16th May 1811 (after the battle at Albuera)
The whole Brigade of course has been reduced in size to that of a small battalion so that once the burial parties have done their work there is to be a complete re-organisation of the whole 2nd Division. This is left to Wellington himself when he arrives on the scene some days later, the sad remains of 29th are brought together with seven other part battalions to make up a Provisional Brig' under Major General William Lumley who merely holds them together ‘on paper’ until drafts and returnees start to re-fill the ranks. Captain Hodge, as soon as he can stand is promoted to Major and will have the command of the three companies which constitute 29th Foot for a short while.
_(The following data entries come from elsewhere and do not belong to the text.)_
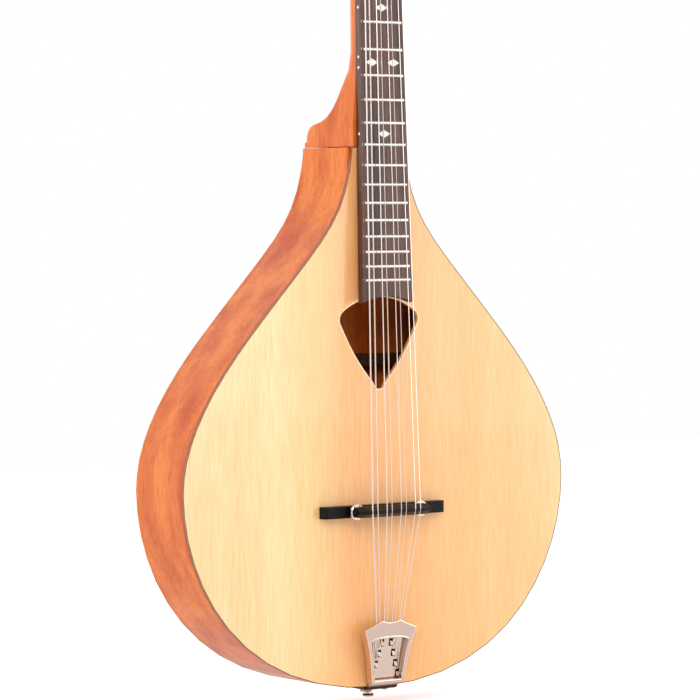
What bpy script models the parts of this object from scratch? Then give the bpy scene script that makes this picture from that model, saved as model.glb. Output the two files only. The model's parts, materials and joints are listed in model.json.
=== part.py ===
"""Irish bouzouki with a teardrop body, a floating bridge and four double courses.

Frame: +Z up along the neck, the soundboard and strings face -Y, the bass side is at -X.
The origin is at the nut, on the centre line, in the glue plane between neck and fingerboard.
Lengths are in millimetres and are turned to metres where a mesh is made.
"""
import math

import bmesh
import bpy
from mathutils import Matrix, Vector

# Scale and strings
SCALE = 660.0                 # nut to saddle
FRETS = 23
STRINGS = 8
STRING_RADII = (0.60, 0.60, 0.46, 0.46, 0.36, 0.36, 0.30, 0.30)
STRING_FLOOR = 8.4            # centre of the strings in front of the glue plane, at the nut
STRING_RISE = 3.1             # further out they are at the saddle
NUT_SPREAD = 27.6             # outer string to outer string
SADDLE_SPREAD = 45.6
NUT_PAIR = 3.2                # between the two strings of a course
SADDLE_PAIR = 4.8
TAIL_PAIR = 2.6
TAIL_SPREAD = 25.0

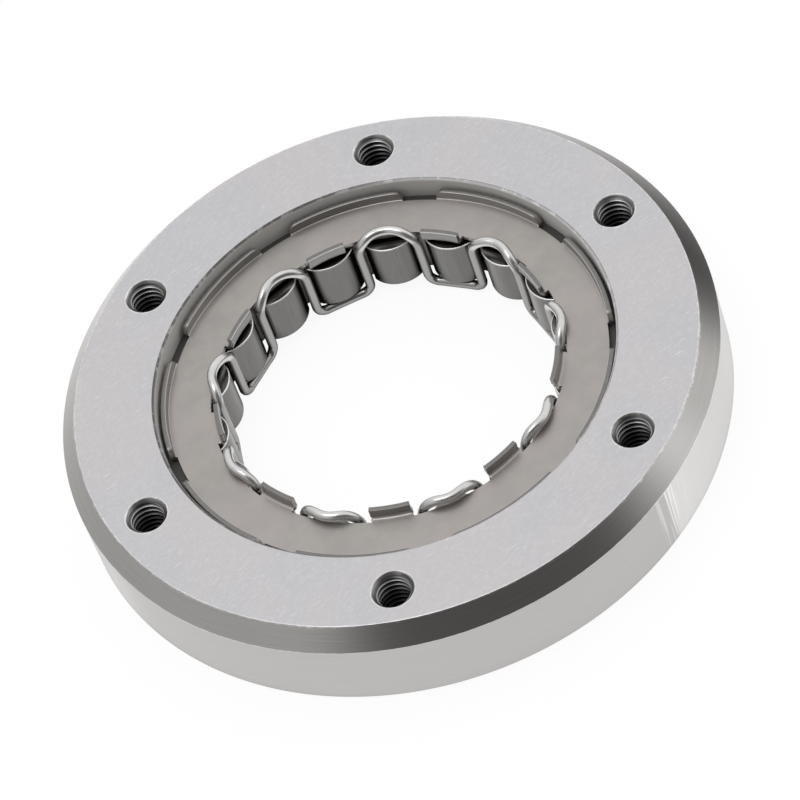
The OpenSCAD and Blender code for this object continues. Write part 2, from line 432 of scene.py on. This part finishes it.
def build_cage_flange():
    """The flange with its inner tabs and outer lips."""
    tab_corner, lip_corner = (TAB_MID_R, FLANGE_MID), (LIP_MID_R, FLANGE_MID)
    flange = spun_sheet(
        "cage_flange",
        [(TAB_MID_R, TAB_TOP), tab_corner, (FLANGE_IN_R, FLANGE_MID),
         (FLANGE_OUT_R, FLANGE_MID), lip_corner, (LIP_MID_R, LIP_TOP)],
        [(tab_corner, TAB_BEND_R), (lip_corner, LIP_BEND_R)])
    tab_half = math.degrees(math.asin(TAB_W / 2 / TAB_MID_R))
    tab_lines = int(tab_half / STEP_ANGLE) * STEP_ANGLE

    def off_tab(at):
        return from_centre(at, SPRAG_PITCH, LOOP_PITCH)

    def off_lip(at):
        return from_centre(at, SPRAG_PITCH * 1.5, LOOP_PITCH)

    cut_faces(flange, lambda at: radius(at) < FLANGE_IN_R and abs(off_tab(at)) > tab_lines)
    cut_faces(flange, lambda at: radius(at) > FLANGE_OUT_R and abs(off_lip(at)) > LIP_HALF_ANGLE)
    slant_z = FLANGE_Z1 + LIP_SLANT_RISE

    def end_slide(at):
        """Brings the ends of the tabs to their width, slants the ends of the lips and rounds
        their top corners."""
        if radius(at) < FLANGE_IN_R - TINY:
            off = off_tab(at)
            at_end = abs(off) > tab_lines - TINY
            return math.copysign(tab_half - tab_lines, off) if at_end else 0, 0
        if at.z < slant_z:
            return 0, 0
        off = off_lip(at)
        inside = max(0, LIP_HALF_ANGLE - abs(off))
        lean = math.degrees((at.z - slant_z) * math.tan(math.radians(LIP_SLANT)) / radius(at))
        step = round(inside / STEP_ANGLE)
        if at.z > LIP_TOP - TINY and step <= LIP_CORNER_STEPS:
            inset, drop = lip_round(step)
            lean += math.degrees(inset / radius(at)) - inside
            return math.copysign(lean, -off), drop
        return math.copysign(lean * max(0, 1 - inside / SLOPED), -off), 0

    slide(flange, end_slide)
    return thicken(flange)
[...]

By early August 1811 Inglis has returned to duty from his many wounds and picks up a Brigade made of "survivors" and new drafts etc.' amongst whom will be a Provisional Battalion composed of those 3 companies of 29th, 4 companies of 2/31st and 3 companies of 2/66th who then are immediately marched off up country to Castello Branco which at this time in the war could be seen as a safe rear staging post. Only seven weeks later 29th, having shown (mainly due to its being a single battalion unit) no sure capacity to be able to increase its numbers to full battalion status was ordered down to Lisbon and on 3rd October 1811 under its new Lieutenant Colonel [previously Major] Way it is sent off to England to recruit.
Note; The combination of being of single battalion status and then, while at only moderate strength exposed to full-on contact with a determined enemy at the Albuera killing grounds saw this Regiment off.
Better by far that those survivors of such slaughter should be relieved of further suffering than endure more of the same elsewhere. It is significant in following the careers of all of the senior officers engaged at Albuera to see the long term effect of that experience, almost all of them that had survived taking extended leave to recover from what was recognised later as shell-shock, or that later still twentieth century term ‘battle-fatigue’.
29th Regiment was not present at the Waterloo campaign.